Hot wine coursed through my veins.
Twenty-Two
I thought I could come back and separate the chunks. That breaks could serve as chapters, and that I wouldn’t have to reread the past pages. I was wrong, as I am too often this autumn.
I still don’t know whether I am the subject or the author but either way it seems like I don’t get to choose the characters in this life’s novel. They walk in and out of each sentence as they please. And I don’t even know the title.
Twenty-Three
I can’t remember when I could last wake so easily with the sun’s rise. It’s my body, longing to still be elsewhere. It clings to the time I have lost, even though really, I’ve gained it. Maybe it’s smarter than I am. It’s urging me to get up and see what I haven’t in months. Recall the colour of the sky before the sun takes centre stage.
It’s making me wonder, really, whether the living starts at night or in the morning. Is it with midnight’s chime that we turn the page, or is it when our eyes first open again? Must things close before they can open?
Twenty-Four
If there were a day of the week where you’d pour almond milk out onto your not-even-favourite cereal and find some sort of goopy, pasty coloured gunk flowing in its place, it would, without doubt, be a Tuesday.
I’ve thought this all through before. Tuesdays are meant for disappointments, and they’re too stranded in the depths of the week for there to be comfort on either side. Sunday, the day of the Lord and Rest as they say (not really), can ease you into Monday, which is like pressing the start button. So much happens in the first few minutes that you don’t even realise how quickly it flew by. Wednesday is meant for waffles and camels, so that makes it alright too somehow. Thursday is perhaps the best of them all, as anticipation propels you through the day. It’s the Eve of the week truly, and Friday comes like Christmas pour faire la fête. Saturday got the most precious spot when they were handing out assignments. It’s almost like it won too easily though, making it the default day to sleep away. Maybe you’ll have a nice brunch or something. Call your grandma.

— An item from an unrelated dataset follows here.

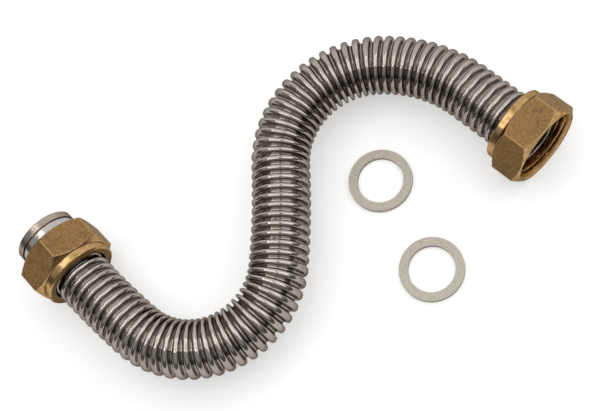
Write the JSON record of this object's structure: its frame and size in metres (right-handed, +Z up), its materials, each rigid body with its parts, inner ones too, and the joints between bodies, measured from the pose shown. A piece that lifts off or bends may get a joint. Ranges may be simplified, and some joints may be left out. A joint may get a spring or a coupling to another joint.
{
  "type": "corrugated boiler gas pipe",
  "caption": "S-bent corrugated stainless gas pipe with a turned sealing collar and a loose brass union nut on each end, and its flat gaskets.",
  "frame": {"origin": "under the middle of the part's box, on the surface that it lies on", "axes": "+X along the outlet end's axis and out of its bore, +Y from the inlet end to the outlet end, +Z up"},
  "size_m": [0.1318, 0.1752, 0.0346],
  "materials": {
    "stainless_tube": "satin, as formed",
    "turned_steel": "fine turned",
    "brass": "forged matte flats, turned collar and chamfers",
    "gasket_fibre": "matte compressed fibre"
  },
  "bodies": {
    "pipe": {"corrugated_tube": "stainless_tube", "inlet_collar": "turned_steel", "outlet_collar": "turned_steel", "inlet_gasket": "gasket_fibre", "outlet_gasket": "gasket_fibre"},
    "inlet_nut": {"inlet_union_nut": "brass"},
    "outlet_nut": {"outlet_union_nut": "brass"}
  },
  "joints": [
    {"name": "inlet_nut_turn", "type": "hinge", "parent": "pipe", "child": "inlet_nut", "pos_m": [-0.06488, -0.07064, 0.0173], "axis": [-0.996, 0.0889, 0], "continuous": true},
    {"name": "outlet_nut_turn", "type": "hinge", "parent": "pipe", "child": "outlet_nut", "pos_m": [0.05638, 0.07025, 0.015], "axis": [1, 0, 0], "continuous": true}
  ]
}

But if there were a day to watch out for when pouring almond milk out onto your not-even-favourite cereal and finding some sort of goopy, pasty coloured gunk flowing in its place, the kind that takes away your appetite and means you can’t even have this cereal, it would, without a doubt, be a Tuesday.
Twenty-Five
This was the kind of morning that had me reading the messages I send myself sometimes. It started with a plane ride. Not of the transoceanic kind but rather the kind that flies across the continent in two hours because they caught the right jet stream or something. It had been a late flight, the sort that has you looking at all the lights twinkling below you. It had me wondering about the people. The lights were the people, and I could see the lights and knew they were hiding a story from me. Every. Single. One. And most, I’d imagine, I would never even get to know. But I saw them. Every. Single. One.
I didn’t have anything to write with then except my phone and a lack of service. So I sent the thoughts back to myself because I wanted to keep them.
Ten days later, I had written down a judgement of my friend’s that I found particularly funny. In a miserable kind of way. He said America tastes fake, and I’d say he was right.
Then the messages progressed into some kind of memory game. I’d write down the names of the books I read, their authors, to remember them all. Advice on giving a presentation en français made it in there. Some questions about anthropomorphism too. And:
We don’t need to stop to eat
How’s dad gonna eat
I don’t care about dad i am starving and need to eat something
We don’t all need to eat now
Next, some “money rules” for Europe. A phone number. More French vocabulaire. Names of songs I could make (kindly encourage) children to dance to, along with some yoga videos.
The thing is if it’s raining I can’t do lawn parties, I just can’t.
Why did I hate the rain for so long
‘Drowned in living waters
Now I’m prone to misery’
A link to “Pet Milk”.
Now it’s Russian vocabulary, and an idea for a birthday gift. Boba flavours that I don’t even like. The lemon story but in a different language this time. Questions for an American in Paris.
Life in cemetery
It’s a bit like what I am writing presently. Perhaps. Except the messages I don’t write to read but to remember.
Twenty-Six
I went to sleep wondering which bit of me is the bad part. It’s difficult to pinpoint, because we’re often blind to ourselves and the people who know us well enough to tell us often hesitate. They try to show us the good parts instead, in case we’ve forgotten. Maybe we’ve never “gotten” in the first-place because we were so busy wondering about the bad. You know it’s in you. Hiding. But you don’t know what it looks like, so how could you possibly find it?
Twenty-Seven
Tell me, what does it feel like to hold another’s hands? Does she feel anything like me?
Twenty-Eight
They say today is the last day of sun before the rains. Before the cold.
The trees are ablaze in transition. And change slows everything down.
Twenty-Nine
You hate my clichés. They’re something we circle back to. The start and end of a period. You tell me they’re a disservice to what I really mean. And perhaps you are right, but you always talk more and I say little because you freeze me.
I didn’t realise this until I stepped away from you again this morning. You froze me last year too while, inside, a bit was dying to burst through.
Thirty
We keep cutting.
Perhaps to see the colour bleed inside? To remember we’re alive? To pierce through dullness that will not cease?
Or because we cannot trust — cannot let — the other stop. Cursed by love that we’ve received. And now I can’t open my mouth, and I can’t swallow. And my bones sting, there’s a drone in my ear, and my face has gone numb too. Mirroring numbness that spreads inside?
Thirty-One
I waited to write before falling asleep, but I don’t really know what to say. I’ll write down what you told me to. My words have become bullets.